一朴洞日記

多岐祐介の老残妄言

己惚れ

 文学・芸術志向が強い若者たちの話し相手という仕事をしていると、自主映画を撮影するので協力してほしいとの、依頼を受けることがある。
 あるとき、役者として出演しろとの依頼があった。私をイメージ・キャストとして、台本を書いたという。立場上、若者の積極的(冒険的)活動に対しては、原則として協力するのが筋というものだ。脚本を読ませてもらった。

 忍者ものだった。江戸中期、もはやお庭番(諜報部隊)が活躍する軍事の時代から、官僚主導の政治の時代へと移り、忍者はほとんどお役御免の状態。隠れ住む忍者の里も、めっきり寂れてきている。新しい道を切り拓こうと、村を出たい青年がある。それを許さぬ村の掟がある、青年には恋人がいてその親は、というような噺だ。
 新時代の到来を承知しつつも、伝来の掟を代表せねばならぬ長老、というのが、私に振られた役だった。そのちょいと前に、文春文庫で、津本陽さんの忍者小説の巻末に解説を書いたばかりだったので、監督にはイメージの連結があったのかもしれない。

 若者には協力すべきだったが、よくよく考えた末に、丁重にご辞退申しあげた。理由はふたつあった。
 ひとつは、まだ五十代だった私は、今よりも二十キロ以上も体重があった。いかに現役お庭番を引退して長い老人とはいえ、もとは村一番の忍者だ。デブはまずかろう。さりとて撮影は夏休みというから、クランク・インまで三か月。世界チャンプを狙うボクサーじゃあるまいし、決死の覚悟での減量なんぞ御免こうむりたい。
 もうひとつの理由は、脚本に納得できぬ箇所があった。前途有為の若者を厳しく諫め、その芽を摘みながらも、独り物陰で密かに涙を流す、というのである。胸中の矛盾は解るとしても、命のやりとりを半生の生きかたとしてきた老人が、ここで密かに涙を流したりするであろうか。納得できなかった。
 とはいえ、小説の教室では私の学生であっても、この映画では監督だ。現場では彼女に(あ、女子でした)絶対服従である。辞退やむをえなかった。

 出演依頼は、別の年にもう一回あった。こちらは蒸気機関車の役だった。
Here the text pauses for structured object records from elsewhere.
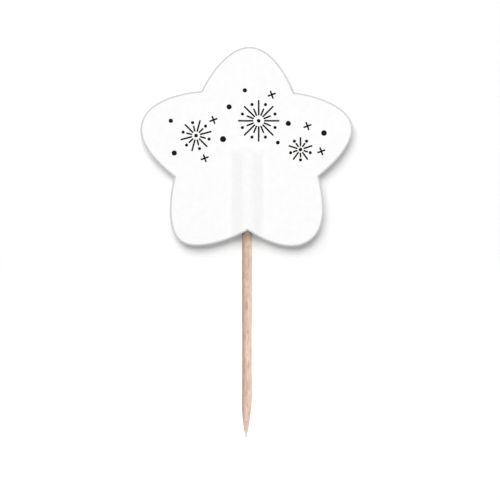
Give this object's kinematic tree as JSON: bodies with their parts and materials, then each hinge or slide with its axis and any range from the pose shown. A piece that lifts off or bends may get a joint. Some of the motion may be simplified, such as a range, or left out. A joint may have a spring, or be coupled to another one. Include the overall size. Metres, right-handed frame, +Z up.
{
  "type": "cupcake pick",
  "caption": "Star-shaped card on a pointed wooden toothpick, pushed upright into a cupcake or snack as decoration.",
  "frame": {"origin": "the lower point of the toothpick, on its axis", "axes": "+Z up along the toothpick, from its point to the star; -Y out of the star's printed front; +X to the right as seen from the front"},
  "size_m": [0.0487, 0.003, 0.0897],
  "materials": {
    "birch": "raw birch, fine straight grain, matt",
    "front_card": "smooth white card, printed in near-black",
    "rear_card": "smooth white card, unprinted",
    "adhesive": "thin milky glue, slightly glossy",
    "ink": "near-black printing ink, satin"
  },
  "bodies": {
    "root": {"toothpick": "birch", "front_card": "front_card", "front_adhesive": "adhesive", "rear_adhesive": "adhesive", "rear_card": "rear_card"}
  },
  "joints": []
}
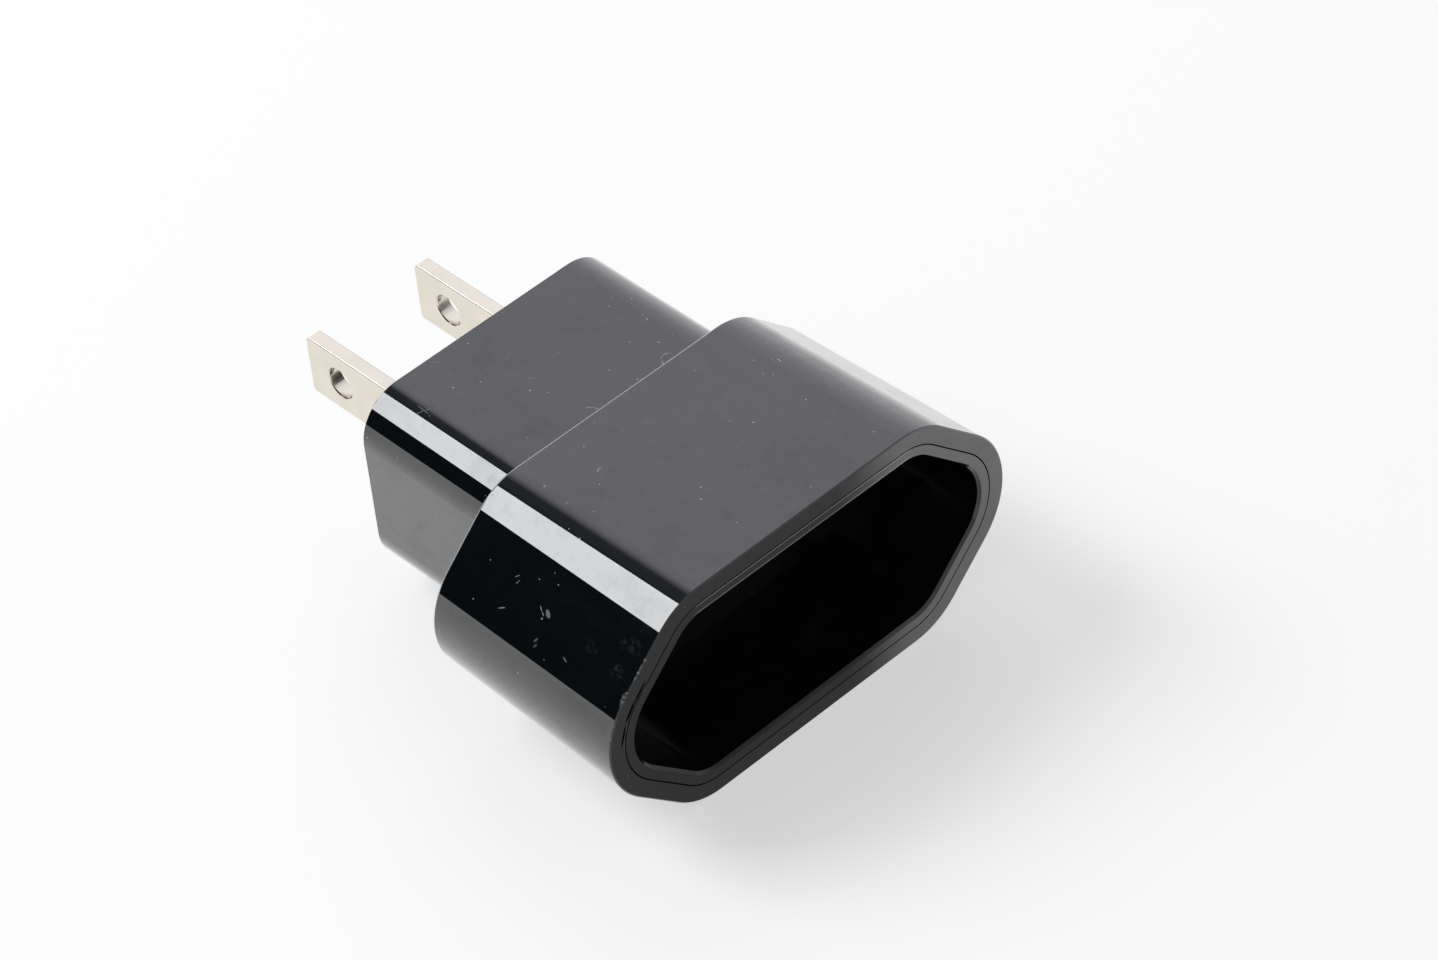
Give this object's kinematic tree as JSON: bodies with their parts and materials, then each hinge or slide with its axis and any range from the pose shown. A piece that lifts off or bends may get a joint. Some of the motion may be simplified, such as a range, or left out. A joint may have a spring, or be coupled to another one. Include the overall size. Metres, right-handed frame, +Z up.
{
  "type": "travel adapter",
  "caption": "Compact travel adapter: stepped moulded body with a hexagonal recessed socket for a flat round-pin plug, and flat blades at the other end.",
  "frame": {"origin": "centre of the bottom of the bounding box, under the plug axis", "axes": "+Y along the plug axis, from the socket towards the blades; +X across from the left blade to the right blade; +Z up, square to the wide faces"},
  "size_m": [0.0456, 0.0554, 0.0235],
  "materials": {
    "shell_plastic": "polished black injection moulding",
    "insert_plastic": "satin black injection moulding",
    "carrier_plastic": "matt black injection moulding",
    "blade_metal": "nickel-plated brass strip",
    "sleeve_metal": "bare rolled bronze strip",
    "rivet_metal": "bare brass, headed over"
  },
  "bodies": {
    "root": {"outer_shell": "shell_plastic", "socket_insert": "insert_plastic", "contact_carrier": "carrier_plastic", "left_blade": "blade_metal", "right_blade": "blade_metal", "left_contact_sleeve": "sleeve_metal", "right_contact_sleeve": "sleeve_metal", "left_rivet": "rivet_metal", "right_rivet": "rivet_metal"}
  },
  "joints": []
}
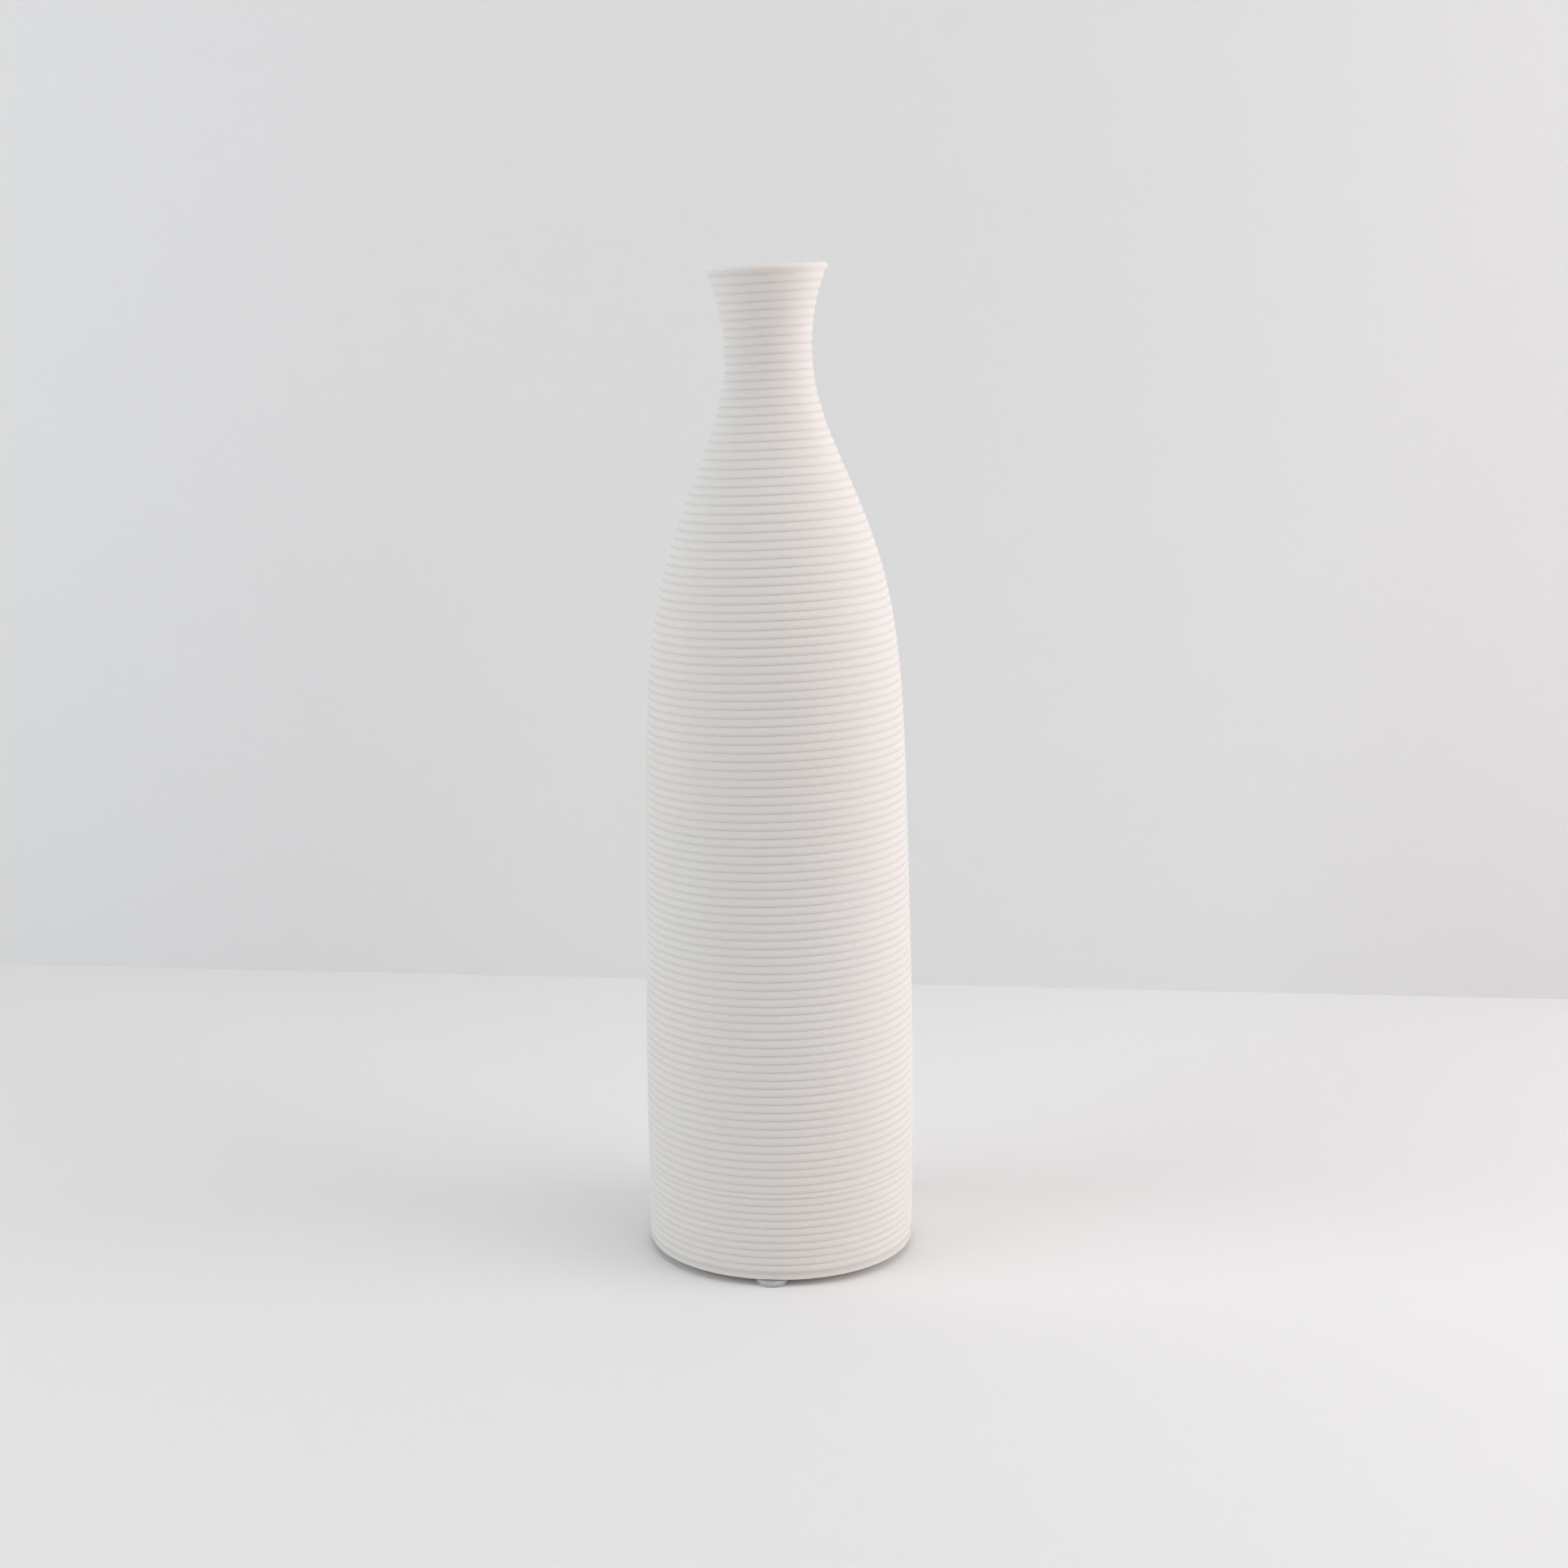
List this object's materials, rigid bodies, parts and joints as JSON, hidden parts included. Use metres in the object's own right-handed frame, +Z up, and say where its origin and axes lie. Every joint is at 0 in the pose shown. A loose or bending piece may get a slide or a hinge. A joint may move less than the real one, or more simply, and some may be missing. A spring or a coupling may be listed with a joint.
{
  "type": "bud vase",
  "caption": "Tall ribbed ceramic bud vase with a long shoulder, a narrow flared neck and a flat foot raised on small clear bumper pads.",
  "frame": {"origin": "on the floor under the middle of the foot", "axes": "+Z up along the vase, -Y towards the front bumper pad, the neck leans towards -X"},
  "size_m": [0.0801, 0.0803, 0.2909],
  "materials": {
    "ceramic_body": "matt, unglazed warm off-white, with fine grain",
    "clear_pad": "clear soft polyurethane with a faint blue tint",
    "clear_adhesive": "clear pressure-sensitive adhesive"
  },
  "bodies": {
    "root": {"vase_body": "ceramic_body", "front_bumper_pad": "clear_pad", "front_adhesive_disc": "clear_adhesive", "back_right_bumper_pad": "clear_pad", "back_right_adhesive_disc": "clear_adhesive", "back_left_bumper_pad": "clear_pad", "back_left_adhesive_disc": "clear_adhesive"}
  },
  "joints": []
}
むろん声だけだが。こちらも女子監督だった。
 ローカル鉄道に取材したドキュメンタリーで、まだ蒸気機関車が走っている。本体は健在だが、部品は生産中止になっているし、運転士も整備士も高齢化してきている。
 路線中にはトンネルもあって、そのたびに窓を開け閉めさせるのは、現代の乗客には気の毒。煤煙による各車体の汚れもひどい。会社方針としては、早晩全面電化の方向だ。しかし地元では子どもたちに愛され、大人たちに懐かしがられている。若干ではあるが、観光客を呼び込む力もある。
 これを老朽化した機関車の一人称ナレーションでやりたいというのが、監督の狙いだった。
 「なぁに、まだまだへこたれるもんじゃねえ。この鉄橋の先のカーブを曲るにゃあ、ちょいとしたコツがあるのさ。もとはと云やあこの鉄橋は……」
 という具合に、路線の歴史と沿線の魅力を、機関車が語るわけだ。

 企画も台本も、なかなかのものだった。しかし結果として、これもご辞退申しあげた。その理由があったはずだが、どういう理由だったか、今思い出せない。

 為さざる後悔と為したる後悔、という言葉があるが、忍者は無理でも、機関車は引受けるべきだったかと、その後思ったとはある。
 もちろん完成した両作品とも、大学祭での上映会で観せてもらった。これだったら、俺がやったほうが好かったかしらん。人間の己惚れとは、そういうものである。